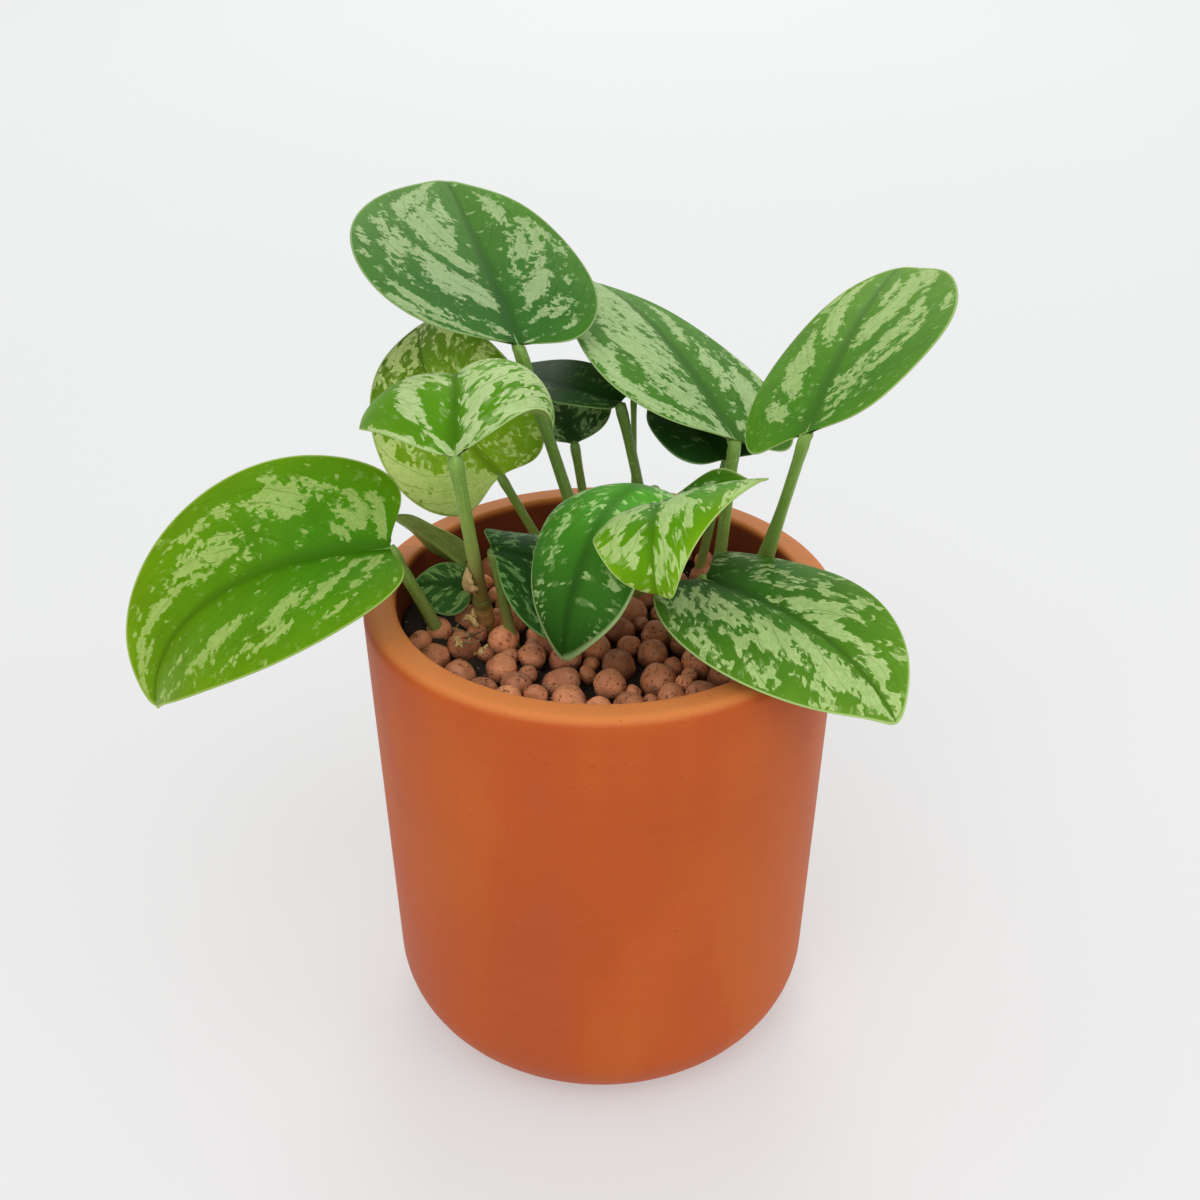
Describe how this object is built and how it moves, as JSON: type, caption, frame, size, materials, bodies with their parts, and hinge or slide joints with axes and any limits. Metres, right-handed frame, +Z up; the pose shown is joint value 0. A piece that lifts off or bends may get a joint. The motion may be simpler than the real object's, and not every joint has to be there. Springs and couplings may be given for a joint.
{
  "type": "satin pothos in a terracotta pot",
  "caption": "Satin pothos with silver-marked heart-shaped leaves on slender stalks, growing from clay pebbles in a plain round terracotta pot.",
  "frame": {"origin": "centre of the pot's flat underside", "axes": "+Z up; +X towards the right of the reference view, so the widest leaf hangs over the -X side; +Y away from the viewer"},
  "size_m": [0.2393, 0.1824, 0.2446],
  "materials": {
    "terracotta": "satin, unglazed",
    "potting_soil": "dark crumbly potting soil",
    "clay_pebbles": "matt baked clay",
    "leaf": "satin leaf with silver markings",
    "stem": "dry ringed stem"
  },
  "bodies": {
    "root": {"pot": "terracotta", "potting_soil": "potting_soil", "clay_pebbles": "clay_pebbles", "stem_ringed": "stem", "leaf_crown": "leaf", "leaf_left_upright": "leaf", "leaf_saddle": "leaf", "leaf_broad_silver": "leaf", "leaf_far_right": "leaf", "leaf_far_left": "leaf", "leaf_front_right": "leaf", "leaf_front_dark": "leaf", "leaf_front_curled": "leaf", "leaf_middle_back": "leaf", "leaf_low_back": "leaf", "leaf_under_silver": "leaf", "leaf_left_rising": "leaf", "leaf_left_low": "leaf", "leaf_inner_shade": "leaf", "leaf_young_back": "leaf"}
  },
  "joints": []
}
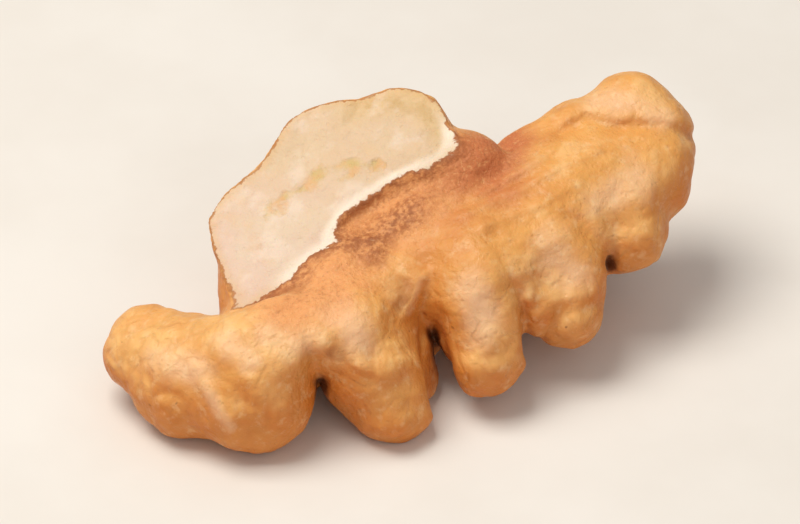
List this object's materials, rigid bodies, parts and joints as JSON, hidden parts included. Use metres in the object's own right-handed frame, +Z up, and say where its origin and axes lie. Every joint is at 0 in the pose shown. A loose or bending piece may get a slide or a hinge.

- - -

# WHAT TO DO
Find the word "origin" in the records and pull out each line that has it.

# WRITTEN REPLY
  "frame": {"origin": "centre of the pot's flat underside", "axes": "+Z up; +X towards the right of the reference view, so the widest leaf hangs over the -X side; +Y away from the viewer"},
List this object's materials, rigid bodies, parts and joints as JSON, hidden parts included. Use metres in the object's own right-handed frame, +Z up, and say where its origin and axes lie. Every joint is at 0 in the pose shown. A loose or bending piece may get a slide or a hinge.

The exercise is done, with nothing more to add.